=== REQUEST ===
Begin with the first line of the listing and quote every line through the one containing "return near_s and"; give only those lines.
--- START OF SOURCE DATA ---
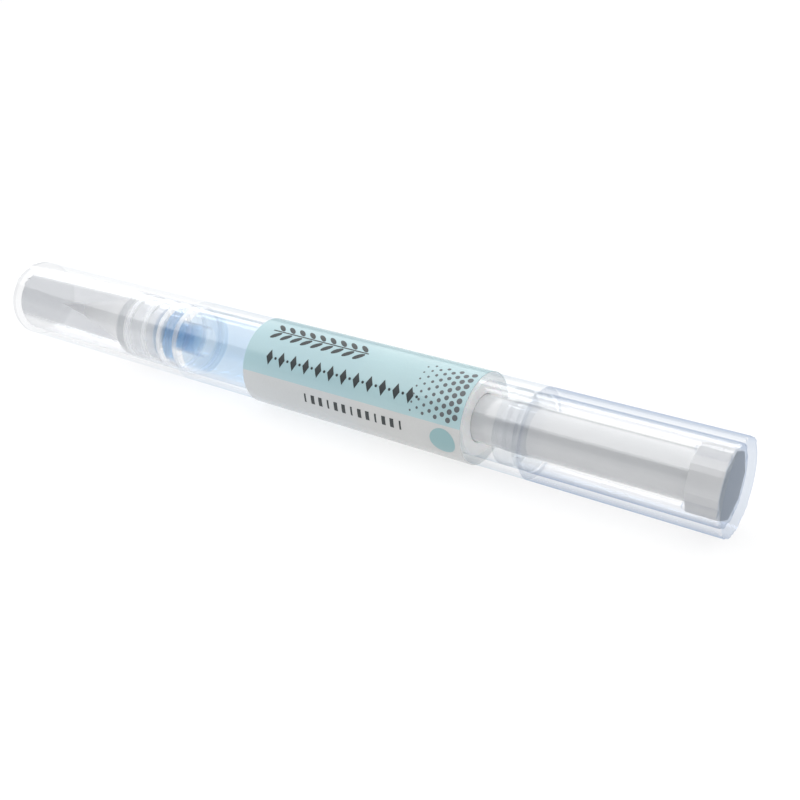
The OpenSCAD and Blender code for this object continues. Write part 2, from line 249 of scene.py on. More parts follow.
def round_rings(piece, rings, width, segments=4):
    """Bevels the round edges of a turned piece that run through the (s, radius) places."""
    open_mesh("EDGE", "DESELECT")
    bpy.ops.object.mode_set(mode="OBJECT")
    vertices = piece.data.vertices
    tolerance = 0.002 * mm

    def is_on(index, ring):
        place = vertices[index].co
        near_s = abs(place.x - on_axis(ring[0])[0]) < tolerance
        return near_s and abs(off_axis(place) - ring[1] * mm) < tolerance

    for edge in piece.data.edges:
        edge.select = any(all(is_on(i, ring) for i in edge.vertices) for ring in rings)
    bpy.ops.object.mode_set(mode="EDIT")
    bpy.ops.mesh.bevel(offset=width * mm, segments=segments, affect="EDGES")
    bpy.ops.object.mode_set(mode="OBJECT")


def smooth_piece(piece, angle=35):
    """Shades a piece smooth, but for edges sharper than the angle, and keeps its large faces true."""
    pick(piece)
    bpy.ops.object.shade_smooth_by_angle(angle=math.radians(angle))
    true_faces = piece.modifiers.new("true_faces", "WEIGHTED_NORMAL")
    true_faces.keep_sharp = True
    true_faces.weight = 100
    bpy.ops.object.modifier_apply(modifier="true_faces")


rib_rings = []
for rib_s in (26.6, 30.067, 33.533, 37.0):
    rib_rings += [
        (rib_s - rib_slope, neck_radius), (rib_s, rib_radius), (rib_s + rib_width, rib_radius),
        (rib_s + rib_width + rib_slope, neck_radius),
    ]
shell_rings = [
    (barrel_front, body_radius), (barrel_rear, body_radius), (barrel_rear, bore_radius),
    (seat_wall, bore_radius), (seat_wall, neck_bore_radius),
]
barrel_shell = turn_piece("barrel_shell", [(neck_tip, neck_bore_radius)] + rib_rings + shell_rings, sides=192)
round_rings(barrel_shell, [(barrel_front, body_radius), (barrel_rear, body_radius)], 0.16)
round_rings(barrel_shell, [(barrel_rear, bore_radius), (seat_wall, neck_bore_radius)], 0.1, 3)
round_rings(barrel_shell, [(seat_wall, bore_radius)], 0.3)
round_rings(barrel_shell, [ring for ring in rib_rings if ring[1] == rib_radius], 0.1, 3)
smooth_piece(barrel_shell)

grain_height = 0.01 * mm


def let_light_in(material, shader, tint, share=1.0):
    """Lets lamp and bounced light pass straight through a clear wall, so that what it holds is lit."""
    path = add_node(material, "ShaderNodeLightPath")
    lit = add_node(
        material,
        "ShaderNodeMath",
        {"operation": "MAXIMUM"},
        {0: (path, "Is Shadow Ray"), 1: (path, "Is Diffuse Ray")},
    )
    passed = add_node(material, "ShaderNodeMath", {"operation": "MULTIPLY", 1: share}, {0: (lit, 0)})
    open_way = add_node(material, "ShaderNodeBsdfTransparent", {"Color": hex_colour(tint)})
    return add_node(material, "ShaderNodeMixShader", {}, {0: (passed, 0), 1: (shader, 0), 2: (open_way, 0)})


def spread(material, scale, detail):
    """Noise of so many cycles a metre over a piece."""
    place = add_node(material, "ShaderNodeTexCoord")
    look = {"Scale": scale, "Detail": detail}
    return add_node(material, "ShaderNodeTexNoise", look, {"Vector": (place, "Object")})


def clear_plastic(name, face_on, edge_on):
    """A clear glossy moulding with faint flow marks. As its wall turns away it takes the edge_on colour, a
    painted edge shade.

    Returns the material, and the tint, see-through and wall nodes that another finish can join.
    """
    material = new_material(name)
    place = add_node(material, "ShaderNodeTexCoord")
    stretch = add_node(material, "ShaderNodeMapping", {"Scale": (0.35, 1, 1)}, {"Vector": (place, "Object")})
    flow = add_node(material, "ShaderNodeTexNoise", {"Scale": 260, "Detail": 2}, {"Vector": (stretch, 0)})
    bump = add_node(
        material, "ShaderNodeBump", {"Strength": 0.04, "Distance": grain_height}, {"Height": (flow, 0)}
    )
    haze = add_node(material, "ShaderNodeMapRange", {"To Min": 0.06, "To Max": 0.1}, {"Value": (flow, 0)})
    tilt = add_node(material, "ShaderNodeLayerWeight", {"Blend": 0.5})
    # Painted edge shade: the see-through tint goes from face_on to edge_on as the wall is seen more edge-on
    tilt_cubed = add_node(material, "ShaderNodeMath", {"operation": "POWER", 1: 3}, {0: (tilt, "Facing")})
    tint = add_node(
        material,
        "ShaderNodeMix",
        {"data_type": "RGBA", 6: hex_colour(face_on), 7: hex_colour(edge_on)},
        {"Factor": (tilt_cubed, 0)},
    )
    see = add_node(material, "ShaderNodeBsdfTransparent", {}, {"Color": (tint, "Result")})
    gloss = add_node(
        material,
        "ShaderNodeBsdfAnisotropic",
        {"Color": (1, 1, 1, 1)},
        {"Roughness": (haze, 0), "Normal": (bump, 0)},
    )
    tilt_fifth = add_node(material, "ShaderNodeMath", {"operation": "POWER", 1: 5}, {0: (tilt, "Facing")})
    shine = add_node(
        material, "ShaderNodeMath", {"operation": "MULTIPLY_ADD", 1: 0.22, 2: 0.042}, {0: (tilt_fifth, 0)}
    )
    wall = add_node(material, "ShaderNodeMixShader", {}, {0: (shine, 0), 1: (see, 0), 2: (gloss, 0)})
    finish_material(material, let_light_in(material, wall, "FBFBFC", 0.8))
    return material, tint, see, wall


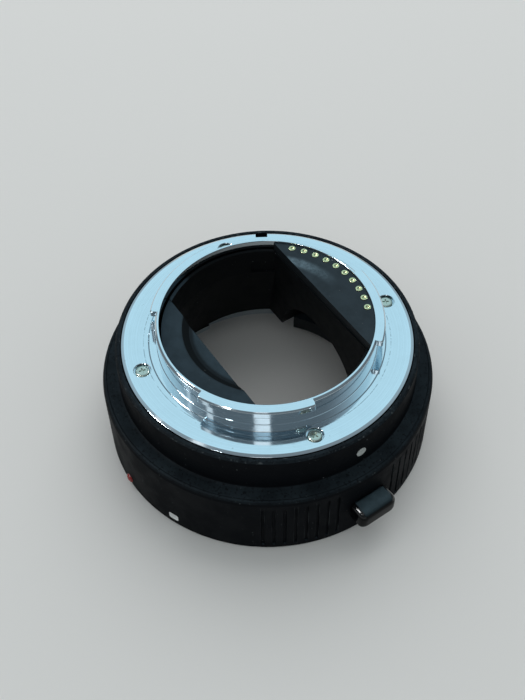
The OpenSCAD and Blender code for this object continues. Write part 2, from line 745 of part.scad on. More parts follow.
module front_contact_block() color(plastic) difference() {
    ring_sector(front_block_in_r, front_block_r, front_block_z, front_flex_z,
        270 - front_block_half, 270 + front_block_half);
    for (i = [1:front_pin_n]) at(front_pin_angle(i), front_pin_r, front_block_z - 1) {
        cylinder(d = front_pin_d + 2 * run_gap, h = 2 + front_pin_bore_l, $fn = small_fn);
        translate([0, 0, 1 + front_pin_bore_l])
            cylinder(d = collar_d + 2 * run_gap, h = 10, $fn = small_fn);
    }
    for (side = [-1, 1]) at(270 + side * front_block_screw_half, front_pin_r, front_block_z - 1) {
        cylinder(d = small_screw_d + 2 * fit_gap, h = 10, $fn = small_fn);
        cylinder(d = small_head_d + head_gap, h = 1 + front_block_recess, $fn = small_fn);
    }
}

module front_block_screws() color(steel) for (side = [-1, 1])
    at(270 + side * front_block_screw_half, front_pin_r, front_block_z + front_block_recess)
        mirror([0, 0, 1])
        screw(small_head_d, small_head_h, small_screw_d, front_block_screw_l);

module front_pin(i) color(gold) at(front_pin_angle(i), front_pin_r, 0) {
    translate([0, 0, front_block_z - front_pin_out])
        cylinder(d1 = front_pin_d - 0.4, d2 = front_pin_d, h = 0.2, $fn = small_fn);
    translate([0, 0, front_block_z - front_pin_out + 0.2])
        cylinder(d = front_pin_d, h = front_pin_out - 0.2 + collar_z - front_block_z + eps, $fn = small_fn);
    translate([0, 0, collar_z]) cylinder(d = collar_d, h = collar_t, $fn = small_fn);
}

module pin_spring(i) color(steel) at(front_pin_angle(i), front_pin_r, collar_z + collar_t)
    coil(pin_spring_r, pin_wire_d, front_flex_z - collar_z - collar_t, 3, 12, 6);

// Circuit board, chips and flexible strips
module circuit_board() color([0.05, 0.25, 0.14]) difference() {
    ring_sector(board_in_r, board_r, board_z, board_top,
        board_mid - board_half_angle, board_mid + board_half_angle);
    for (side = [-1, 1]) at(board_mid + side * board_post_half, board_post_circle, board_z - 1)
        cylinder(d = small_screw_d + 2 * fit_gap, h = 4, $fn = small_fn);
}

module board_screws() color(steel) for (side = [-1, 1])
    at(board_mid + side * board_post_half, board_post_circle, board_top)
        screw(small_head_d, small_head_h - 0.1, small_screw_d, board_t + board_lift + 0.6);

module chip(angle, radius, length, width, height) {
    at(angle, radius, board_top) translate([-length / 2, -width / 2, 0]) cube([length, width, height]);
}

module processor_chip() color(black) chip(processor_angle, chip_r + 0.4, chip_w, chip_w, chip_h);

module power_chip() color(black) chip(power_angle, chip_r + 0.6, power_w, power_w + 0.4, chip_h - 0.1);

module flex_connector() color(white)
    chip(board_mid, connector_in_r + connector_l / 2, connector_l, connector_w, connector_t);

module rear_flex() color([0.75, 0.45, 0.12]) translate([-flex_w / 2, 0, 0]) {
    translate([0, -rear_flex_y - flex_t, board_top + connector_t])
        cube([flex_w, flex_t, block_bottom - board_top - connector_t]);
    translate([0, -connector_in_r - connector_l, board_top + connector_t])
        cube([flex_w, connector_in_r + connector_l - rear_flex_y, flex_t]);
}

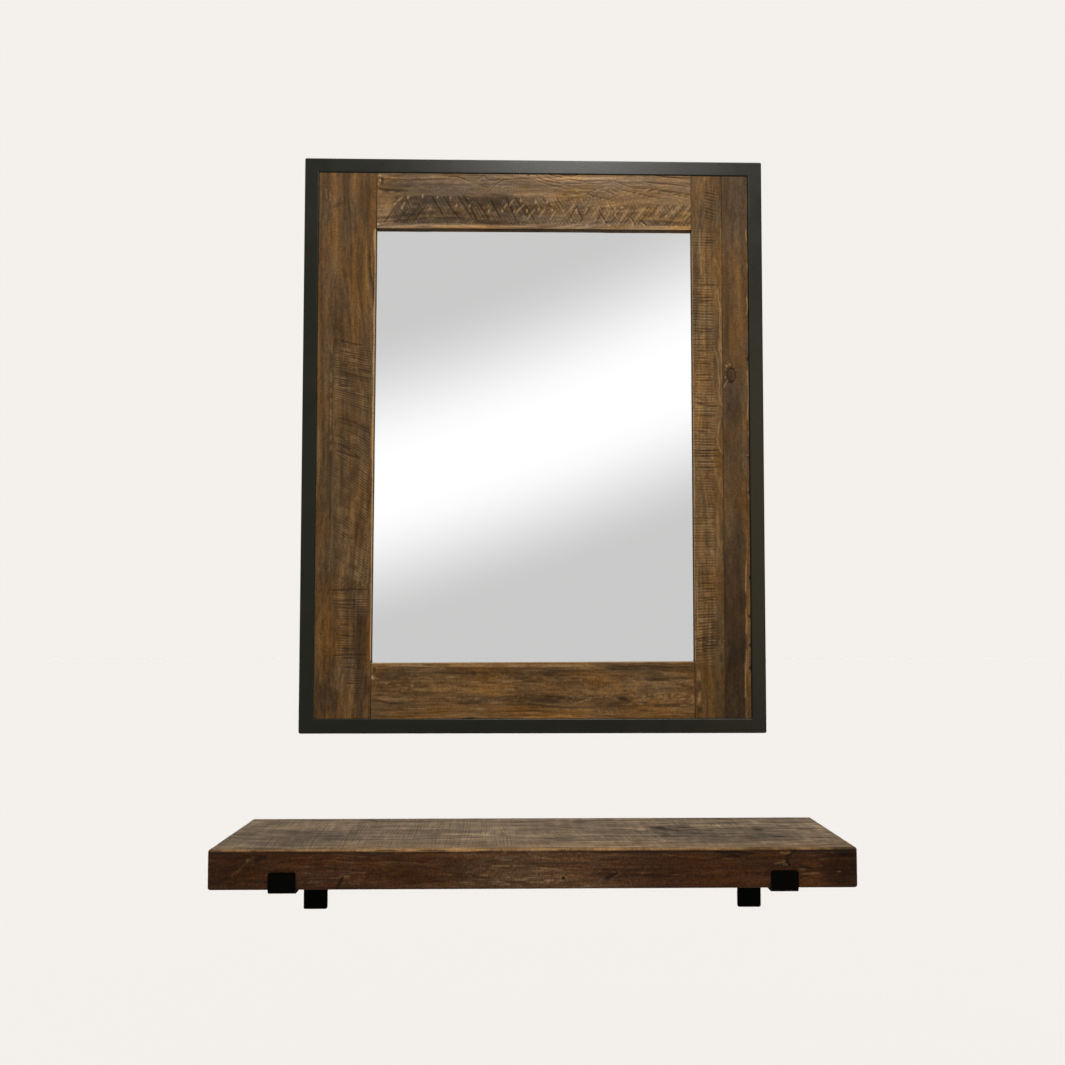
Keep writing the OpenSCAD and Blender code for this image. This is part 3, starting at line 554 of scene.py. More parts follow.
SHELF_TOP_PATCHES = (
    (-390, 180, 70, 30, 0.3), (-350, 90, 150, 74, -0.62), (-230, 45, 90, 30, 0.2), (-35, 112, 150, 44, 0.26),
    (306, 178, 60, 18, 0.45), (380, 195, 46, 16, 0.4), (215, 165, 50, 22, -0.5), (265, 186, 30, 9, 0.6),
    (330, 150, 60, 10, -0.35), (300, 95, 140, 76, -0.4), (400, 120, 60, 90, -0.2), (130, 60, 90, 28, 0.1),
)
SHELF_GOUGES = (
    (-279, 229.5, -250, 229.5, 8, 0.85), (30, 115, 46, 100, 4, 0.7), (44, 101, 60, 92, 5, 0.5),
    (-71, 210, 24, 214, 9, 0.35), (190, 156, 224, 149, 13, 0.85), (209, 141, 237, 131, 9, 0.5),
    (232, 161, 268, 161, 7, 0.9), (315, 231, 345, 233, 8, 0.9), (-353, 95, -300, 95, 6, 0.45),
    (-301, 122, -261, 124, 6, 0.4), (9, 60, 24, 24, 4, 0.3), (311, 33, 317, 17, 4, 0.35),
)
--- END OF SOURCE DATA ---
=== THE SOLUTION ===
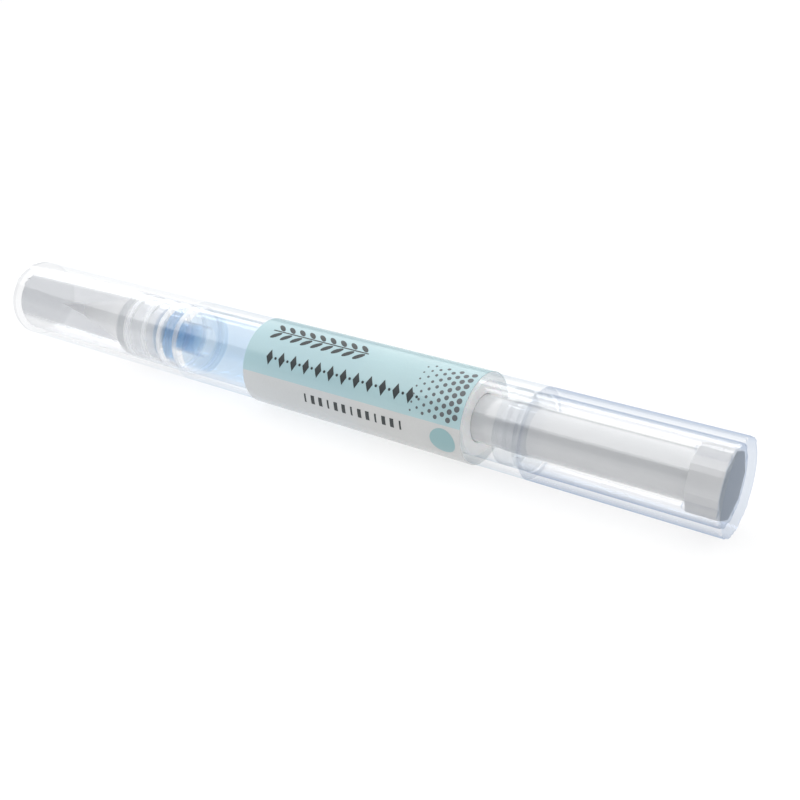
The OpenSCAD and Blender code for this object continues. Write part 2, from line 249 of scene.py on. More parts follow.
def round_rings(piece, rings, width, segments=4):
    """Bevels the round edges of a turned piece that run through the (s, radius) places."""
    open_mesh("EDGE", "DESELECT")
    bpy.ops.object.mode_set(mode="OBJECT")
    vertices = piece.data.vertices
    tolerance = 0.002 * mm

    def is_on(index, ring):
        place = vertices[index].co
        near_s = abs(place.x - on_axis(ring[0])[0]) < tolerance
        return near_s and abs(off_axis(place) - ring[1] * mm) < tolerance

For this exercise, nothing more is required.